Der Betrieb eines geologischen Tieferlagers in der Schweiz muss, ähnlich wie ein Schweizer Kernkraftwerk, so ausgelegt sein, «dass bei Störfällen, die einmal alle 100 bis 10’000 Jahre zu erwarten sind, die daraus resultierende Dosis für Personen aus der Bevölkerung höchstens 1 mSv beträgt», erklärt Felix Altorfer, Leiter Aufsichtsbereich Entsorgung beim ENSI.

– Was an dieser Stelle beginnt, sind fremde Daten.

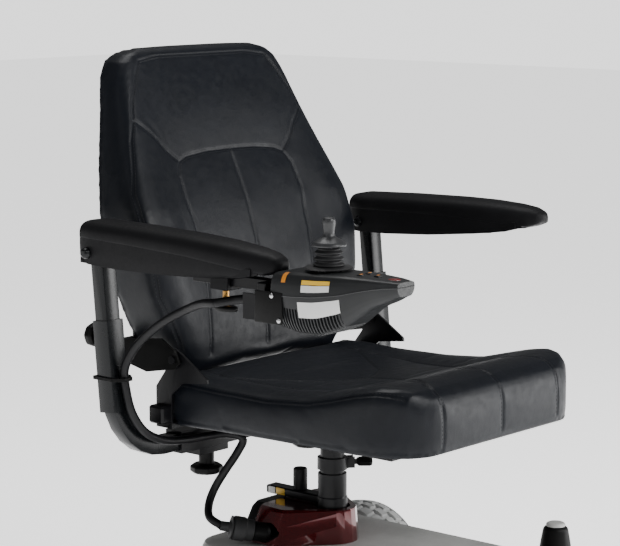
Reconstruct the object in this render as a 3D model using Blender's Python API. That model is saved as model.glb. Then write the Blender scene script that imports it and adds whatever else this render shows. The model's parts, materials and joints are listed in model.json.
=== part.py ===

Gemäss der Nagra soll die Oberflächenanlage eines Tiefenlagers so ausgelegt werden, dass auch bei Störfällen mit sehr kleiner Eintretenswahrscheinlichkeit (einmal alle 10’000 bis 1’000’000 Jahre) eine erhebliche Freisetzung von Radioaktivität ausgeschlossen werden kann und dass die daraus resultierende Dosis für Personen der Bevölkerung unter 1 mSv liegt (NTB 13-01).

Risiken ionisierender Strahlung im Niedrigdosisbereich

Der Bundesrat hat am 2. März 2018 vom Bericht zum «Kenntnisstand betreffend Risiken ionisierender Strahlung im Niedrigdosisbereich» in Erfüllung des Postulats 08.3475 von Hans-Jürg Fehr Kenntnis genommen.

Der Bericht gelangt zum Schluss, dass die neusten Studien die Anwendung des linearen Modells ohne Schwellenwert als Basis für den Strahlenschutz in der Schweiz stützen: Nach diesem Modell erhöht jede Exposition mit ionisierender Strahlung, selbst bei niedrigen Dosen, das Risiko für Krebs oder Erbkrankheiten linear, und es gibt keinen Schwellenwert, unter dem davon ausgegangen werden kann, dass eine Exposition keine Wirkung zeigt. Die Einhaltung der in der Gesetzgebung festgelegten Dosisgrenzwerte bzw. maximal zulässigen Dosiswerte stellt sicher, dass dieses Risiko für die Bevölkerung tragbar ist.

Die Richtlinie ENSI-G03 schreibt vor, dass die durch ein verschlossenes Tiefenlager verursachten Dosen maximal 0,1 mSv pro Jahr sein dürfen. Diese Dosen sind als unbedenklich einzustufen.

Gemäss Bundesamt für Gesundheit BAG ist jede in der Schweiz wohnhafte Person einer jährlichen Strahlenbelastung von durchschnittlich 5,8 mSv ausgesetzt. Davon stammen 3,2 mSv aus dem natürlichen Edelgas Radon, 1,2 bis 1,4 mSv aus medizinischen Untersuchungen (Röntgen, Computertomographie), 0,75 mSv aus der Strahlung aus dem Boden und aus dem All, 0,35 mSv aus der Nahrung und 0,1 mSv aus künstlichen Quellen.

Frage zum Pilotlager verabschiedet

An der 46. Sitzung des Technischen Forums Sicherheit vom 9. März 2021 wurde die schriftliche Antwort auf die Frage 151 zur räumlichen und hydraulischen Trennung des Pilotlagers vom Hauptlager verabschiedet. Im Forum wurde ausserdem über die Inkraftsetzung der Neuausgabe der Richtlinie ENSI-G03  «Geologische Tiefenlager» per 1. Januar 2021 informiert. Die 47. Sitzung wird voraussichtlich am Dienstag, 25. Mai 2021, stattfinden.